Donna Drew only has a few screen credits to her name but she proves to be a likable heroine, even if she descends into damseldom on the final reel. I found Leo Pierson to be weak sauce as the hero (it does help to be married to the director, it seems) but this may also be because his face and coiffure remind me of Dennis Price in Kind Hearts and Coronets and as I watched this film, I kept expecting him to find baroque methods with which to bump off the rest of the cast. Rounding things out, Hersholt certainly overplays his villainy but there are no real clunkers in the picture.
Director and screenwriter Ruth Ann Baldwin started out at Universal as an editor but quickly jumped over to writing and, eventually, directing. Very little is known about her life after she left film in 1921 (even her date of death is unknown) and few of her films survive. This makes ’49 – ’17 a valuable artifact.
I have to say, though, that I was not terribly impressed with the screenplay. While the film is clearly meant to parody western tropes, it lacks a certain amount of bite. In the end, the dudes in white hats are the good guys and the fellow in the black mustache is the villain. The finale descends into melodrama when parody is called for and it all ends with a tidy little bow of a happy ending.
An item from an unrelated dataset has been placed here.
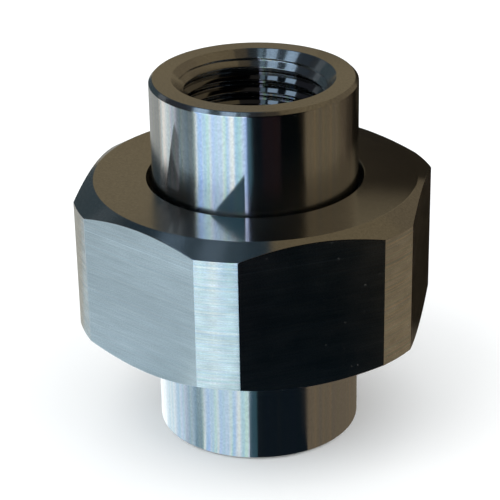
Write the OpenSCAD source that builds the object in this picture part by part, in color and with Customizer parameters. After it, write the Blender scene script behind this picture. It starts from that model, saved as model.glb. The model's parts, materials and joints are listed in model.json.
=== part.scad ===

One of the main issues with the film is its incessant use of flashbacks, many of which do not actually figure into the story. We see Brand’s old mining partner woo and win the woman they both love but she then abandons her husband for her mysterious lover and takes the baby. The search for the missing child does figure into the story but, frankly, it could have been handled with a few lines of dialogue as the story is just not that interesting. (The skunk who ran off with Brand’s friend’s wife is exactly who you suspect it is.) The flashbacks don’t do much to flesh out the story, they just add a whole lot of noise and create a choppy feel to the picture.
William K. Everson hit the nail on the head quite tidily:
“We cannot claim this to be a very exciting rediscovery … This is a disjointed sort of work, seemingly reluctant even to be a Western, and never quite settling on a point of view.”
Baldwin’s direction proves stronger than her writing. While the flashbacks are choppy, Baldwin does a good job of keeping her stories clear and there is never any confusion as to exactly when and where we are in the tale. She also makes excellent use of Stephen S. Norton’s cinematography and her San Diego location. (Baldwin had lived in San Diego as a teenager and served as a publicist for the Panama-California Exposition.) It’s a shame that this seems to be the only surviving example of her work as director as she showed great promise.
Baldwin’s excellent direction is the main draw for this picture but the whole thing is undone by an underbaked script. An important piece of film history but not entirely enjoyable as entertainment.
Movies Silently’s Score: ★★½
Where can I see it?
’49 – ’17 is available on DVD from Kino Lorber.
I read that cutie Donna Drew died at age 22 in October of 1918 from that nightmare illness, Spanish flu. Her husband died a few days before her, possibly from the same cause.
Oh dear, how terrible! Seeing the film industry’s death list really hits home how widespread and deadly the epidemic was.